On Facebook, I always get tagged with Notes, which I am bad for not responding to all of them. There is just no way! Once in a while if I am bored I will do it. It is fun, I just do not get the time. They are also fun to read others' Notes most times, so I figured I would post one! I think some of ya should join me! Here I go.....

  • Frogs are terrifying to me!! I really go into a scary panic mode type of thing. (this is a tough one because I am a mother to a 5 year old that loves to catch them). GROSS!!
  • My Mom had me out of wed lock, my sperm donor thought she should have an abortion. She didn't. I am so proud of her for keeping me, at 19, THANKS MOM --- Yet, I am pro choice (mentally not fundamentally or emotionally).
  • My political views are completely against the way I was brought up. My family constantly criticizes me for it. It gets heated. They get frustrated. I think it is fun.
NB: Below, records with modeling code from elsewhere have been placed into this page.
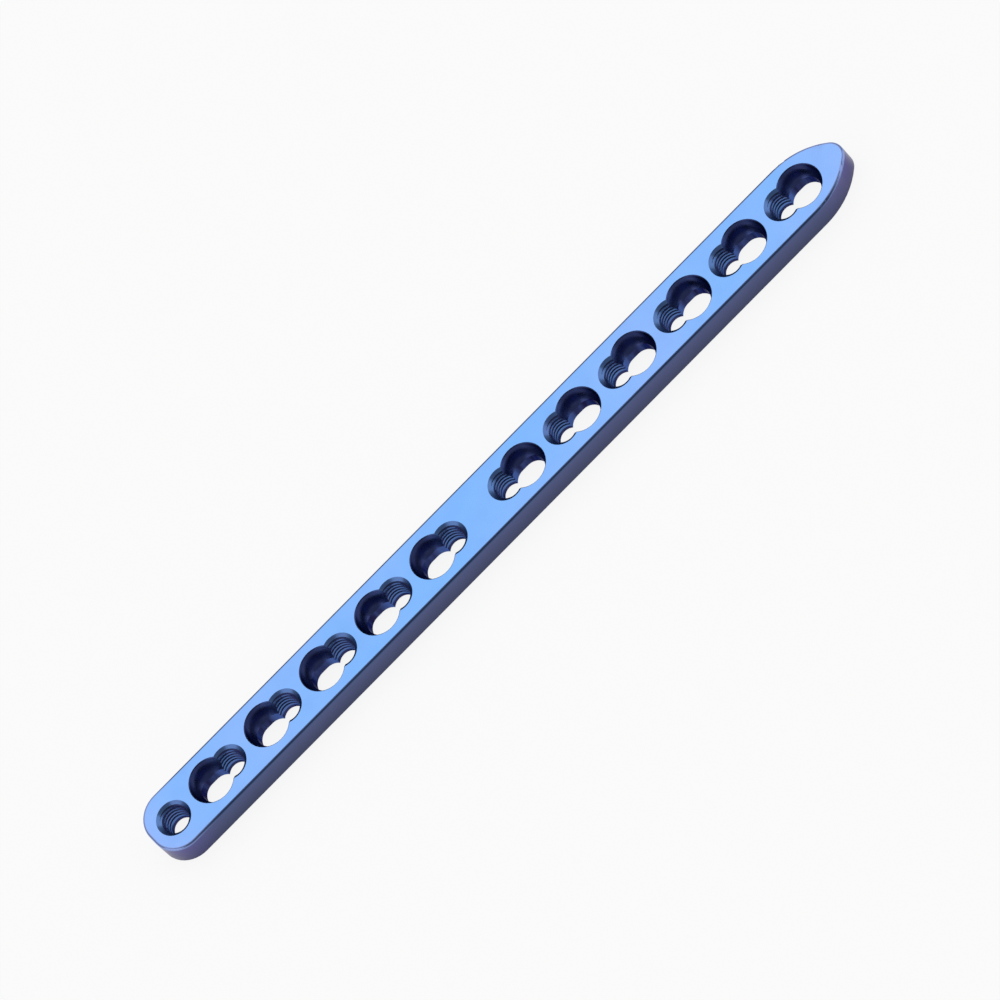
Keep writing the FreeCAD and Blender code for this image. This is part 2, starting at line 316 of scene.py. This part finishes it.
def oxide_and_painted_light_group():
    """Oxide colour that wanders with the film's thickness in patches (painted highlight streaks where the
    tint is the streak colour), with painted shade towards the bone face (painted light where the shade is
    below zero), a painted violet sheen at the ends and a painted highlight by the lobes.
    """
    tree, given, made = new_group(
        "oxide_and_painted_light",
        [
            ("Colour", "NodeSocketColor", (0.2, 0.4, 0.9, 1.0)),
            ("Tint and light colour", "NodeSocketColor", (0.2, 0.1, 0.3, 1.0)),
            ("Amount", "NodeSocketFloat", 0.2),
            ("Scale", "NodeSocketFloat", 60.0),
            ("Run", "NodeSocketVector", EVEN),
            ("Painted foot shade", "NodeSocketFloat", 0.0),
            ("Painted end sheen", "NodeSocketFloat", 0.0),
            ("Painted lobe highlight", "NodeSocketFloat", 0.0),
        ],
        [("Colour", "NodeSocketColor")],
    )
    place = add_node(tree, "ShaderNodeTexCoord").outputs["Object"]
    split = add_node(tree, "ShaderNodeSeparateXYZ")
    feed(tree, split.inputs["Vector"], place)
    noise = stretched_noise(tree, place, given.outputs["Run"], given.outputs["Scale"], 2.0, 0.5)
    patches = maths(tree, "MULTIPLY", ranged(tree, noise, *DRIFT_RANGE), given.outputs["Amount"])
    # Painted highlight by each thread axis, where the seats and slot walls meet the lobes
    from_first = maths(tree, "SUBTRACT", split.outputs["X"], THREAD_AXES[0])
    from_axis = maths(tree, "PINGPONG", from_first, (THREAD_AXES[1] - THREAD_AXES[0]) / 2)
    near_lobe = ranged(tree, from_axis, LOBE_HIGHLIGHT_START, LOBE_HIGHLIGHT_FULL, kind="SMOOTHSTEP")
    lobes = maths(tree, "MULTIPLY_ADD", near_lobe, given.outputs["Painted lobe highlight"], patches)
    # Painted violet sheen towards the plate's ends
    outwards = maths(tree, "ABSOLUTE", split.outputs["X"])
    near_end = ranged(tree, outwards, END_SHEEN_START, PLATE_HIGH.x, kind="SMOOTHSTEP")
    ends = maths(tree, "MULTIPLY", near_end, given.outputs["Painted end sheen"])
    mix = add_node(tree, "ShaderNodeMix", data_type="RGBA")
    feed(tree, mix.inputs["Factor"], maths(tree, "ADD", lobes, ends, use_clamp=True))
    feed(tree, mix.inputs["A"], given.outputs["Colour"])
    feed(tree, mix.inputs["B"], given.outputs["Tint and light colour"])
    # Painted shade, darker towards the bone face; below zero it paints light there instead
    near_foot = ranged(tree, split.outputs["Z"], TOP, 0.0)
    foot = maths(tree, "MULTIPLY", near_foot, given.outputs["Painted foot shade"])
    shaded = add_node(tree, "ShaderNodeVectorMath", operation="SCALE")
    feed(tree, shaded.inputs[0], mix.outputs["Result"])
    feed(tree, shaded.inputs["Scale"], maths(tree, "SUBTRACT", 1.0, foot))
    feed(tree, made.inputs["Colour"], shaded.outputs[0])
    return tree


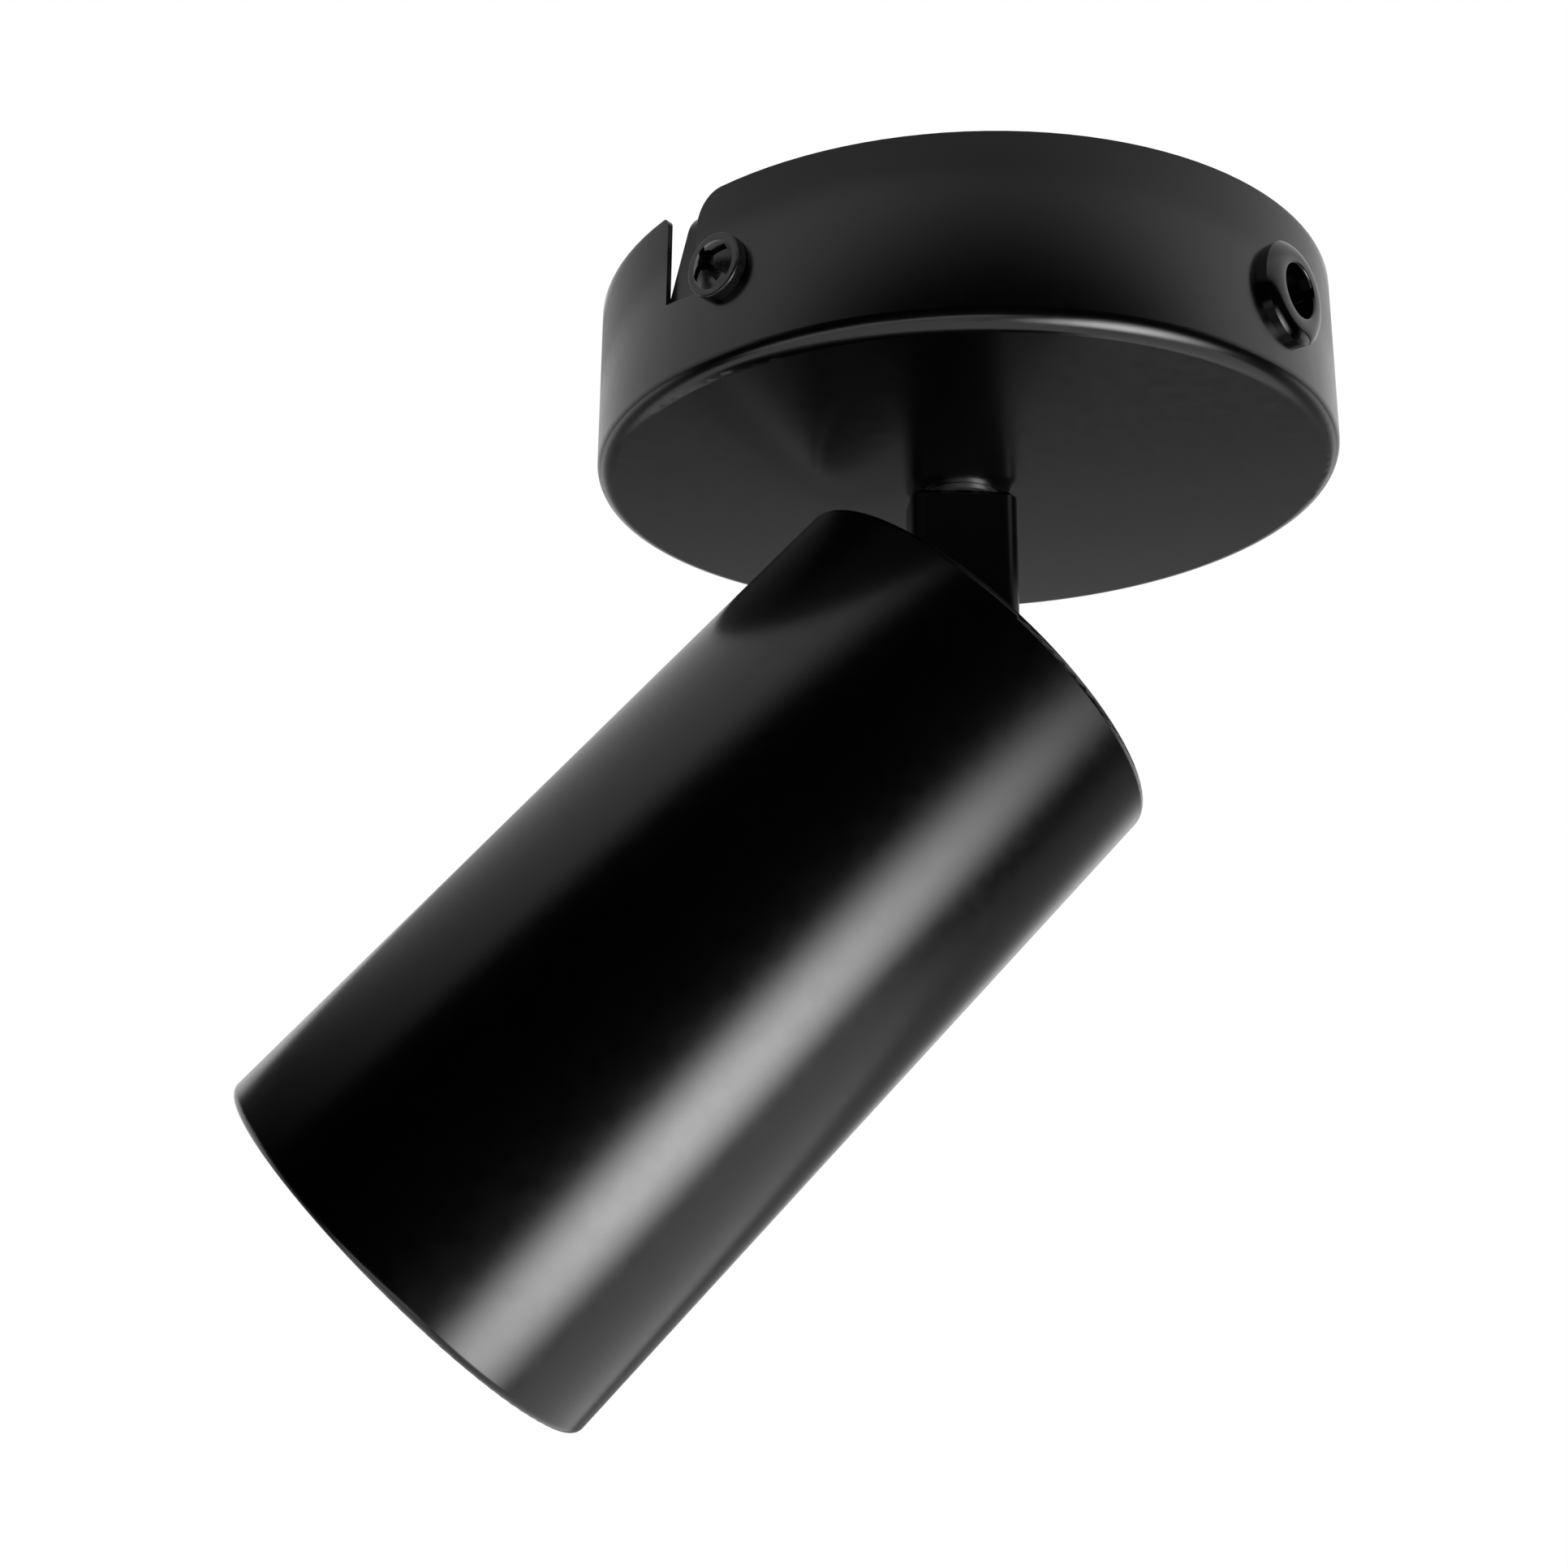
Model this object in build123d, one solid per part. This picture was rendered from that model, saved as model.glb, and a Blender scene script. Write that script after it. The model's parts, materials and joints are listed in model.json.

  • I am a pushover. I forgive and forget way too easily I think, though most would think that's a good trait, I think I really need to toughen up!!
  • I think, no I truly believe, with all my heart believe that Genesis is my soul mate. Tyler is my Zen, my happy place. I cant explain it. (Bella is my baby, perfect in every way, I am sure she will have a so-called fancy title too one day, but she is too young, it took me a while to put my finger on the Gen thing, but I knew it was special, when I got it, I cried, I didn't believe in soul mates until then)
  • I am a TERRIBLE liar.
  • I worry too much about what people think about me.
  • Shoes are my pit fall. (Purses and sun glasses are in a tie for a close second)
  • Though I am not a "real" jewelry kind of girl, there are a few items I really want one day. A pair of diamond stud earrings set in platinum, Tiffany & Co Celebration Rings, and a vintage looking wedding ring.
  • My most valuable possessions are my photos.
  • I have never lost anyone I am very close to.
  • Death scares me.
  • My children give me hope.
  • I can still remember seeing each of my kids for the very first time. I can hear their cries, I can see their wet faces and adorable little pink lips, I can smell them, I can feel them. Those were the three best days of my life.
  • I am in love with the miracle of child birth. I loved being pregnant! I would do it again if I could.
  • When I was younger I had a scary obsession with Mickey Mouse! May be why we went to Disney for our Honeymoon!
  • John is my best friend, best everything! I met him when I was about 12 years old!
  • I love to be silly, I never want to grow up, at least not all the way. This comes in real handy with kids, being silly with them, at their level is unlike anything else! Epic silliness with them is my favorite past time! Best part is, they love it too!
  • I wish I had lived in New York and back packed Europe when I was single.
  • I adore my family and would do anything for them.
  • One of my favorite things to do with my kids is to sleep with them. Secretly, when it is time to do that I have a hard time deciding which one I want to cuddle with!
  • Pickles are gross.
  • Before I met John I never ate seafood, now I love it.
  • I hate my name.
  • I love starting new traditions. Spaghetti Sundays, Wii Wednesdays, Fall scrap books etc....Oh, and every year John and I measure the kids height on their birthdays. We take a pen and on the inside frame of their bedroom closets we date their height every year. They have grown up in our home, and it is crazy to see that each year. If we ever move, I am taking those with me some how.
  • I suck at Mario Kart. Both my 5 and 4 year old totally kick my ass.
  • Gen tells me when my hair and/or clothes doesn't look right, or good, I am ashamed to say I have taken her advice. I have fallen victim to changing my shirt or something because a 4 year old told me I should! A couple of times, she was completely spot on too!! Wow, this is now, lets see where this takes me when she is a teenager!

That is actually 27! Go figure.......It was easier than I thought!